Under the provisions of Act 1971, it is only the salary dues, which can be claimed as a matter of right. The provisions leave no room for doubt that the grant-in-aid has to be reimbursed in respect of the salary which is payable to the employee concerned and on the demand made under the bill by the institution in accordance with the status of the employee. The salary claimed has to be in respect of an existing employee who has actually worked in the institution and the maintenance grant-in-aid will be liable to be reimbursed only to that extent. Neither the institution nor the authorities have any right or power to disburse any amount in excess thereof.
In view of the provisions indicated herein above, and in view of the interim order dated 25.1.1995, in Writ Petition No. 2022 of 1995, neither the institution nor respondent Phuleshwar could have claimed any payment of salary during the pendency of the writ petition. The said respondent had been retired from service and the order in his favour, passed by the DIOS had been put in abeyance, as a result whereof, the respondent during the said period could not claim payment of salary. The salary bill could not have been submitted by the institution in respect of Shri Phuleshwar and as such no grant-in-aid, in law, could have been disbursed. In these circumstances, the presumption drawn by the learned Single Judge that there is no denial of receiving maintenance grant-in-aid or withdrawal of the same by the State Government is erroneous and against the evidence on record. As a matter of fact the interim order quoted herein above prohibited any claim of salary or disbursement of grant-in-aid during the period when the writ petition was pending. It did amount to a temporary withdrawal, in the sense, that had the payment of salary been made, the same would have been in violation of the interim order and which act would have been a nullity. The learned Single Judge, therefore, without investigating the facts in the light of the provisions, referred to herein above, and the impact of the interim order, could not have come to the conclusion as recorded in the impugned judgment, and as such, the said finding cannot be sustained.
It is true that it was nobody's case that the grant had been withdrawn, but it was definitely pleaded by the appellants that to ensure payment, compliance of the circular dated 21.04.1993 was necessary. The inference, therefore, to the effect that payment was deliberately withheld, could not have been drawn against the appellants without considering the material indicated herein above.
In order to arrive at a definite conclusion, leading to conviction, a positive finding has to be recorded on the basis of material on record beyond reasonable doubt and not on the basis of an inference, founded on presumption. The presumption has to be founded on substantial, clinching and unrebuttable proof that in the given set of facts, wilful and deliberate disobedience was established.

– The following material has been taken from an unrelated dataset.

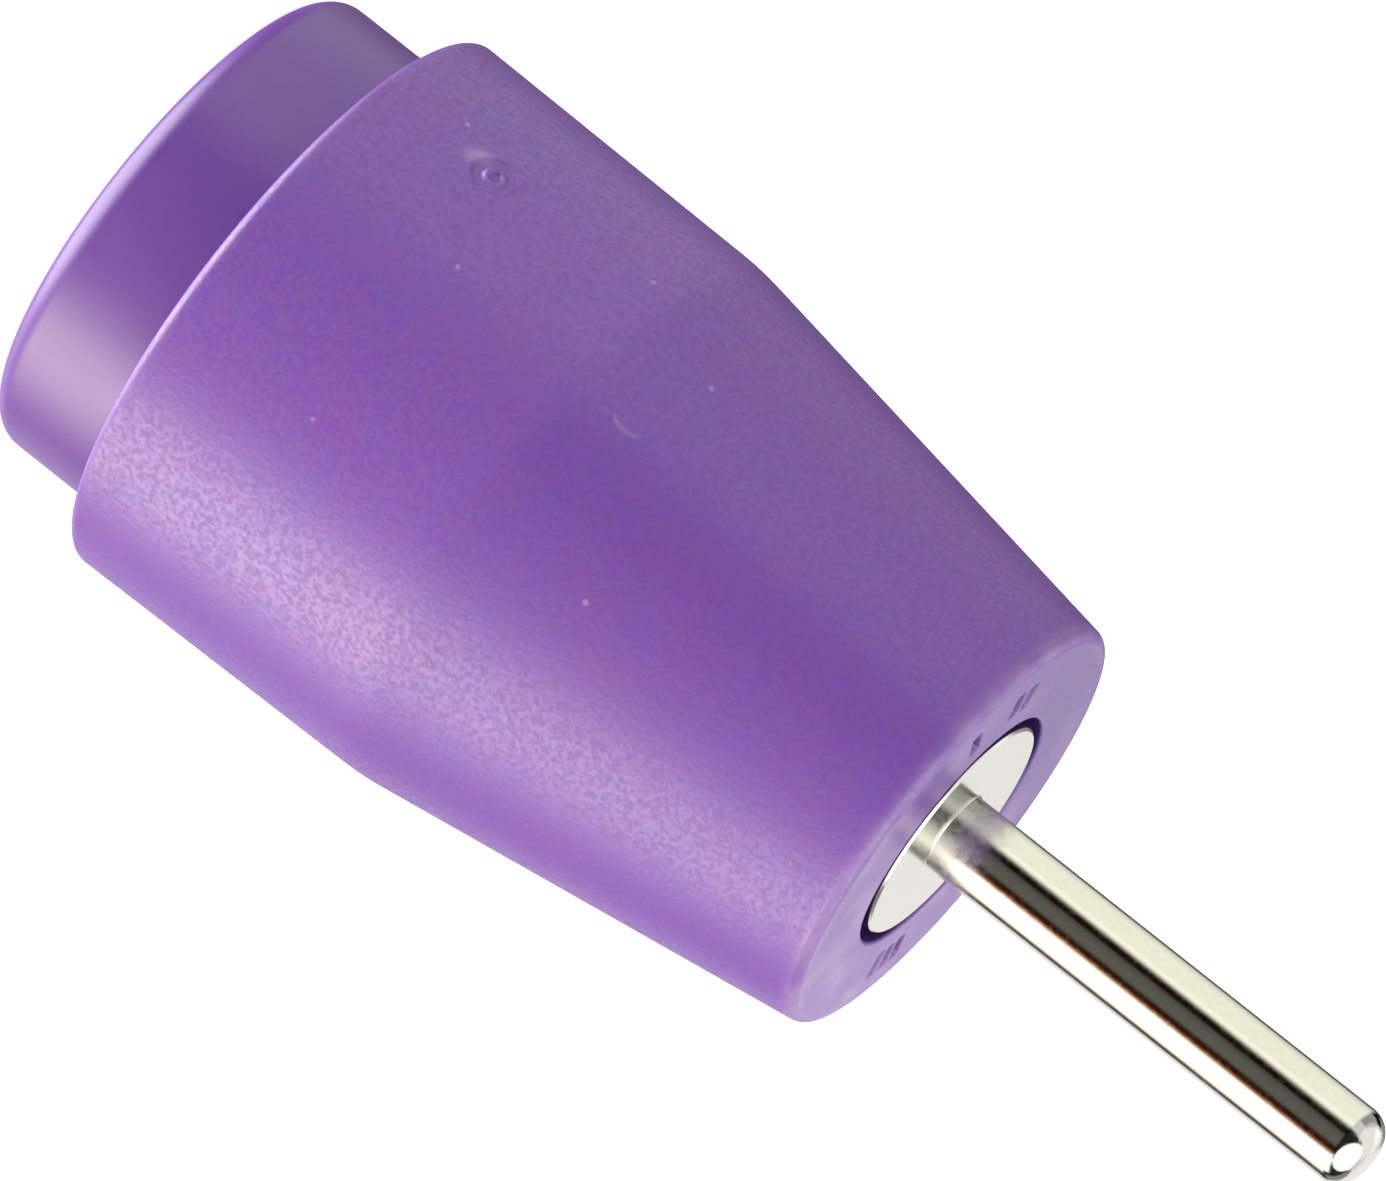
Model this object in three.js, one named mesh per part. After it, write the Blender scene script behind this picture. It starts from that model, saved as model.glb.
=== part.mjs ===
// Insulated test adapter: a 4 mm shrouded socket at the rear becomes a 2 mm pin at the front.
// Millimetres, +Z along the axis from the rear mouth to the pin's tip. The origin is the
// centre of the rear face, so the adapter stands on its rear face.
import * as THREE from "three";

// Driving dimensions
const PIN_RADIUS = 1.0;            // 2 mm test pin
const PIN_TIP_ROUND = 0.7;         // edge radius of the pin's free end
const SOCKET_BORE = 2.0;           // 4 mm socket bore, as a radius
const CONTACT_RADIUS = 2.95;       // turned contact body
const CHANNEL_RADIUS = 4.15;       // shroud channel for the plug's 8 mm sheath
const COLLAR_RADIUS = 6.4;         // smooth rear collar
const GRIP_REAR_RADIUS = 7.55;
const GRIP_BREAK_RADIUS = 7.42;    // where the near-cylinder turns into the taper
const GRIP_FRONT_RADIUS = 5.62;
const FRONT_HOLE_RADIUS = 3.22;

// Heights along the axis
const SHOULDER_Z = 3.4;            // rear end of the grip
const CONTACT_REAR_Z = 4.6;        // contact set back from the mouth, out of a finger's reach
const STEP_Z = 11.5;               // where the inner sleeve narrows
const BREAK_Z = 11.9;
const CHANNEL_END_Z = 18.5;
const BORE_END_Z = 20.3;
const SLEEVE_FRONT_Z = 21.0;
const RING_Z = 21.15;
const WALL_Z = 22.2;               // inside of the grip's front wall
const FRONT_Z = 23.6;
const DISK_Z = 23.62;              // contact's front disk, all but flush with the grip
const TIP_Z = 35.95;

// Small details
const COLLAR_ROUND = 0.65;
const GRIP_REAR_ROUND = 0.25;
const GRIP_FRONT_ROUND = 0.3;
const BREAK_BLEND = 0.5;           // half the length of the blend at the break
const MOUTH_CHAMFER = 0.4;
const LEAD_IN = 0.3;               // entry cone of the socket bore
const DISK_CHAMFER = 0.12;
const FIT_GAP = 0.02;              // radial clearance between fitted pieces
const END_GAP = 0.05;              // axial clearance between fitted pieces
const SLEEVE_NOSE_RADIUS = 5.2;
const FLANGE_RADIUS = 3.7;
const FLANGE_THICKNESS = 0.7;
const GROOVE_RADIUS = 2.6;
const RING_OUTER_RADIUS = 4.3;
const RING_THICKNESS = 0.5;
const RING_GAP_DEG = 36;
const RING_SPACE_RADIUS = 4.7;
const BEAD_Z = 9.0;                // snap bead that locks the grip to the sleeve
const BEAD_HALF = 0.5;
const BEAD_HEIGHT = 0.16;

const FACETS = 48;

const violetGrained = new THREE.MeshStandardMaterial({ color: 0x7b4a9e, roughness: 0.55, metalness: 0 });
const violetSmooth = new THREE.MeshStandardMaterial({ color: 0x75449b, roughness: 0.4, metalness: 0 });
const nickel = new THREE.MeshStandardMaterial({ color: 0xd9d7cc, roughness: 0.12, metalness: 1 });
const springSteel = new THREE.MeshStandardMaterial({ color: 0x6f7276, roughness: 0.35, metalness: 1 });

const at = (radius, height) => new THREE.Vector2(radius, height);

// Arc of a profile about the centre (radius, height); 0 degrees points outwards, 90 forwards
function arc(centreRadius, centreHeight, size, startDeg, endDeg, steps = 4) {
  return Array.from({ length: steps + 1 }, (_, index) => {
    const angle = THREE.MathUtils.degToRad(startDeg + ((endDeg - startDeg) * index) / steps);
    return at(centreRadius + size * Math.cos(angle), centreHeight + size * Math.sin(angle));
  });
}

// Turns a profile about +Z: outside upwards, then over the front, then down the inside
function turned(name, profile, material) {
  const geometry = new THREE.LatheGeometry(profile, FACETS);
  geometry.rotateX(Math.PI / 2);
  const mesh = new THREE.Mesh(geometry, material);
  mesh.name = name;
  return mesh;
}

const ring = (profile) => [...profile, profile[0].clone()];

// Grained outer shell, pushed over the sleeve from the front
function gripShell() {
  const taper = Math.atan2(GRIP_BREAK_RADIUS - GRIP_FRONT_RADIUS, FRONT_Z - BREAK_Z);
  const draft = Math.atan2(GRIP_REAR_RADIUS - GRIP_BREAK_RADIUS, BREAK_Z - SHOULDER_Z);
  const draftDeg = THREE.MathUtils.radToDeg(draft);
  const taperDeg = THREE.MathUtils.radToDeg(taper);
  const blendStart = at(GRIP_BREAK_RADIUS + BREAK_BLEND * Math.sin(draft), BREAK_Z - BREAK_BLEND);
  const blendEnd = at(GRIP_BREAK_RADIUS - BREAK_BLEND * Math.sin(taper), BREAK_Z + BREAK_BLEND);
  const blend = new THREE.QuadraticBezierCurve(blendStart, at(GRIP_BREAK_RADIUS, BREAK_Z), blendEnd);
  const boreRadius = COLLAR_RADIUS + FIT_GAP;
  const noseBore = SLEEVE_NOSE_RADIUS + FIT_GAP;
  const frontRoundCentre = GRIP_FRONT_RADIUS - GRIP_FRONT_ROUND;
  return turned("grip_shell", ring([
    at(boreRadius, SHOULDER_Z),
    ...arc(GRIP_REAR_RADIUS - GRIP_REAR_ROUND, SHOULDER_Z + GRIP_REAR_ROUND, GRIP_REAR_ROUND, -90, draftDeg),
    ...blend.getPoints(4),
    ...arc(frontRoundCentre, FRONT_Z - GRIP_FRONT_ROUND, GRIP_FRONT_ROUND, taperDeg, 90),
    at(FRONT_HOLE_RADIUS, FRONT_Z),
    at(FRONT_HOLE_RADIUS, WALL_Z),
    at(RING_SPACE_RADIUS, WALL_Z),
    at(RING_SPACE_RADIUS, SLEEVE_FRONT_Z + END_GAP),
    at(noseBore, SLEEVE_FRONT_Z + END_GAP),
    at(noseBore, STEP_Z + END_GAP),
    at(boreRadius, STEP_Z + END_GAP),
    at(boreRadius, BEAD_Z + BEAD_HALF),
    at(boreRadius + BEAD_HEIGHT, BEAD_Z),
    at(boreRadius, BEAD_Z - BEAD_HALF),
  ]), violetGrained);
}

// Smooth inner sleeve: its rear end is the visible collar, its neck holds the contact
function socketInsulator() {
  const neckRadius = CONTACT_RADIUS + FIT_GAP;
  return turned("socket_insulator", ring([
    at(CHANNEL_RADIUS + MOUTH_CHAMFER, 0),
    ...arc(COLLAR_RADIUS - COLLAR_ROUND, COLLAR_ROUND, COLLAR_ROUND, -90, 0),
    at(COLLAR_RADIUS, BEAD_Z - BEAD_HALF),
    at(COLLAR_RADIUS + BEAD_HEIGHT, BEAD_Z),
    at(COLLAR_RADIUS, BEAD_Z + BEAD_HALF),
    at(COLLAR_RADIUS, STEP_Z),
    at(SLEEVE_NOSE_RADIUS, STEP_Z),
    at(SLEEVE_NOSE_RADIUS, SLEEVE_FRONT_Z),
    at(neckRadius, SLEEVE_FRONT_Z),
    at(neckRadius, CHANNEL_END_Z),
    at(CHANNEL_RADIUS, CHANNEL_END_Z),
    at(CHANNEL_RADIUS, MOUTH_CHAMFER),
  ]), violetSmooth);
}

// Turned contact: 4 mm bore at the rear, stop flange, ring groove and front disk
function contactSocket() {
  const flangeFront = CHANNEL_END_Z - END_GAP;
  const flangeRear = flangeFront - FLANGE_THICKNESS;
  const pinBore = PIN_RADIUS + FIT_GAP;
  return turned("contact_socket", ring([
    at(SOCKET_BORE + LEAD_IN, CONTACT_REAR_Z),
    at(CONTACT_RADIUS - LEAD_IN, CONTACT_REAR_Z),
    at(CONTACT_RADIUS, CONTACT_REAR_Z + LEAD_IN),
    at(CONTACT_RADIUS, flangeRear),
    at(FLANGE_RADIUS, flangeRear),
    at(FLANGE_RADIUS, flangeFront),
    at(CONTACT_RADIUS, flangeFront),
    at(CONTACT_RADIUS, RING_Z - END_GAP),
    at(GROOVE_RADIUS, RING_Z - END_GAP),
    at(GROOVE_RADIUS, RING_Z + RING_THICKNESS + END_GAP),
    at(CONTACT_RADIUS, RING_Z + RING_THICKNESS + END_GAP),
    at(CONTACT_RADIUS, DISK_Z - DISK_CHAMFER),
    at(CONTACT_RADIUS - DISK_CHAMFER, DISK_Z),
    at(pinBore, DISK_Z),
    at(pinBore, BORE_END_Z),
    at(SOCKET_BORE, BORE_END_Z),
    at(SOCKET_BORE, CONTACT_REAR_Z + LEAD_IN),
  ]), nickel);
}

// Solid pin, its rear end pressed into the contact's front wall
function plugPin() {
  return turned("plug_pin", [
    at(0, BORE_END_Z),
    at(PIN_RADIUS, BORE_END_Z),
    ...arc(PIN_RADIUS - PIN_TIP_ROUND, TIP_Z - PIN_TIP_ROUND, PIN_TIP_ROUND, 0, 90, 6),
    at(0, TIP_Z),
  ], nickel);
}

// Open snap ring in the contact's groove, in front of the sleeve's neck
function retainingRing() {
  const half = THREE.MathUtils.degToRad(RING_GAP_DEG / 2);
  const outline = new THREE.Shape();
  outline.absarc(0, 0, RING_OUTER_RADIUS, half, 2 * Math.PI - half, false);
  outline.absarc(0, 0, GROOVE_RADIUS + END_GAP, 2 * Math.PI - half, half, true);
  const extrusion = { depth: RING_THICKNESS, bevelEnabled: false, curveSegments: 28 };
  const mesh = new THREE.Mesh(new THREE.ExtrudeGeometry(outline, extrusion), springSteel);
  mesh.name = "retaining_ring";
  mesh.position.z = RING_Z;
  return mesh;
}

const group = new THREE.Group();
group.add(gripShell(), socketInsulator(), contactSocket(), plugPin(), retainingRing());

export default group;
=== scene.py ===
import math

import bpy
import numpy as np
from mathutils import Matrix, Vector


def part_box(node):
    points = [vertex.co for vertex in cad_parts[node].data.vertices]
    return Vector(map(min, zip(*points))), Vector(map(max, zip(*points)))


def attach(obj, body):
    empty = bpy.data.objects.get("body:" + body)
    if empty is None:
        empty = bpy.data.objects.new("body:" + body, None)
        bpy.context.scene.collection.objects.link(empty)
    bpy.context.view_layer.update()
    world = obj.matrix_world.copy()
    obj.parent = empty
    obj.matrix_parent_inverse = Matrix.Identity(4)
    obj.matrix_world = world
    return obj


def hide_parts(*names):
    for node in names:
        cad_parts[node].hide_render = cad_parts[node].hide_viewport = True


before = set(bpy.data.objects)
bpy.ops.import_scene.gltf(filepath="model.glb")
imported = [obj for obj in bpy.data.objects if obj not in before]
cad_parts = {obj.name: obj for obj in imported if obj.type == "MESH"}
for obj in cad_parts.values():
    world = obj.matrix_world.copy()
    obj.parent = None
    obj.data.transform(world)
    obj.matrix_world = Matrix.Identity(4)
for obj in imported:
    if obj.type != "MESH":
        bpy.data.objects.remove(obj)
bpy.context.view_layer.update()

# Insulated test adapter: a shrouded 4 mm socket behind, a 2 mm pin in front, standing on its
# rear face with its axis on +Z. Lengths below are in millimetres and become metres in one
# place, turned(). Angles about the axis are in degrees, 0 towards -Y and 90 towards +X.
MM = 0.001

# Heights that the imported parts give
SHOULDER_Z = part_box("grip_shell")[0].z / MM
FRONT_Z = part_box("grip_shell")[1].z / MM
SLEEVE_FRONT_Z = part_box("socket_insulator")[1].z / MM
CONTACT_REAR_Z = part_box("contact_socket")[0].z / MM
DISK_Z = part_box("contact_socket")[1].z / MM
PIN_REAR_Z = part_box("plug_pin")[0].z / MM
TIP_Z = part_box("plug_pin")[1].z / MM
RING_REAR_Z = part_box("retaining_ring")[0].z / MM
RING_FRONT_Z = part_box("retaining_ring")[1].z / MM

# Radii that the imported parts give
GRIP_REAR_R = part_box("grip_shell")[1].x / MM
PIN_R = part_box("plug_pin")[1].x / MM
FLANGE_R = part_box("contact_socket")[1].x / MM

# Radii and heights inside the boxes
GRIP_BREAK_R, GRIP_BREAK_Z = 7.42, 11.9
GRIP_FRONT_R = 5.62
HOLE_R = 3.22
COLLAR_R = 6.4
NOSE_R = 5.2
CHANNEL_R = 4.15
CONTACT_R = 2.95
BORE_R = 2.0
GROOVE_R = 2.6
RING_SPACE_R = 4.7
WALL_Z = 22.2
STEP_Z = 11.5
CHANNEL_END_Z = 18.5
FLANGE_Z = 17.75
BEAD_Z, BEAD_HALF, BEAD_HEIGHT = 9.0, 0.5, 0.16
FIT_GAP = 0.02
END_GAP = 0.05

# Edges
COLLAR_ROUND = 0.65
MOUTH_CHAMFER = 0.4
GRIP_REAR_ROUND = 0.25
GRIP_FRONT_ROUND = 0.3
GRIP_BREAK_ROUND = 7.5
HOLE_ROUND = 0.1
MOULD_ROUND = 0.06
DISK_CHAMFER = 0.06
LEAD_IN = 0.3
TURNED_ROUND = 0.03
ROOT_FILLET = 0.04
TIP_ROUND = 0.7

# Moulding marks on the grip: gate, smear behind it, a short scratch, and engraved ticks
GATE_ANGLE, GATE_Z = -44.4, 6.95
GATE_DIMPLE_R, GATE_DIMPLE_DEPTH, GATE_NUB_R, GATE_NUB_HEIGHT = 0.62, 0.05, 0.22, 0.13
GATE_EDGE, GATE_NUB_WIDTH = 0.12, 0.075
SMEAR_ASIDE, SMEAR_DOWN, SMEAR_TURN, SMEAR_LENGTH, SMEAR_WIDTH = -0.2, -0.64, 133.0, 0.38, 0.22
SCRATCH_ANGLE, SCRATCH_Z, SCRATCH_HALF, SCRATCH_BOW, SCRATCH_WIDTH = -21.1, 13.3, 0.45, 0.13, 0.06
TICK_ANGLES = (-54.0, -47.0, -26.0, 126.0, 132.0, 138.0)
TICK_MIDDLE_R, TICK_LENGTH, TICK_WIDTH, TICK_DEPTH, TICK_EDGE = 4.3, 0.8, 0.18, 0.14, 0.1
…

The question of availability of the grant-in-aid arose only after the direction was issued by this Court while dismissing the writ petition on 21.2.2000. In order to make available the arrears, including the current salary, which spread over for almost 6 years, when the contempt petition came to be filed, the appellants have taken the shelter of the Circular dated 21st April, 1993. The documents which have been filed, for pursuing the matter before the higher authorities, have already been referred to in the preceding paragraphs of this judgment. According to the appellants and as is evident from record, the first time the Directorate gave the clearance for the payment, is contained in the order dated 31st July, 2004. The Treasury cheque in pursuance thereof was drawn on 2nd August, 2004 in favour of the institution for being paid over to the respondent Shri Phuleshwar. It was debited to the Account of the respondent vide advice dated 3.8.2004. In view of the aforesaid facts, the question is as to whether the appellants can still be held to be guilty of having wilfully and deliberately disobeyed the orders of this Court dated 21.2.2000.
It is evident from the facts stated herein above that in order to make the grant-in-aid available, the DIOS did approach the Directorate in the year 2000 itself. However, thereafter the correspondence between the DIOS and the Accounts Officer was undertaken unnecessarily for reasons which need not detain us as they have already been discussed in the judgment of the learned Single Judge.
In spite of our aforesaid conclusion, we are constrained to observe that the appellants conducted themselves in a manner which resulted in the procrastination of the payments that were due to the respondent. Delay on their part could not be termed as accidental or could not be considered by them. The evidence discussed by the learned Single Judge also indicates that had bona fide efforts been made by the appellants, the respondent would have received the payment much earlier, and sufferance at their hands could have been avoided. We have considered the findings of the learned Single Judge and we find ourselves in full agreement with the same. Not only this, on this issue even the learned counsel for the appellants could not successfully dislodge the findings and conclusions drawn by the learned Single Judge in respect of the unwanted negligent and procrastinating attitude of the appellants. There does not appear to be any attempt on the part of the appellants to have finalised the matter as soon as they were put to notice of contempt by this Court. On the contrary, they attempted to defend themselves by trying to justify their actions on the basis of their attempt to shift the burden on each other. Thus, we have no hesitation in coming to the conclusion that they did not make any honest attempt to comply with the judgment of this Court which reflects absence of good faith. Their actions resulted in unnecessary harassment to the respondent and the obedience of the judgment was avoided on one pretext or the other.
Admittedly, in view of the interim order dated 25.1.1995 and the circular dated 21.4.1993, referred to herein above, the appellants could not be held exclusively responsible for delayed payment in the absence of sanction by the higher authorities. However, the sanction and allocation could have been expedited, had the appellants acted in good faith and discharged their obligations faithfully to ensure early payment to the respondent. In this view of the matter and in order to secure the ends of justice, the sentence imposed can be reasonably reduced without compromising with the majesty of the rule of law. The facts of instant case do not warrant imposition of the extreme punishment of imprisonment as certainly payment could not be made for want of timely sanction by the higher authorities.
Accordingly, while upholding the conviction of the appellants we think it appropriate to suitably modify the sentence imposed by the learned Single Judge to the extent that the appellants shall not undergo the sentence of imprisonment but shall carry out the sentence of payment of fine and compensation as per the directions contained in the judgment under appeal.
The appeals stand disposed of accordingly.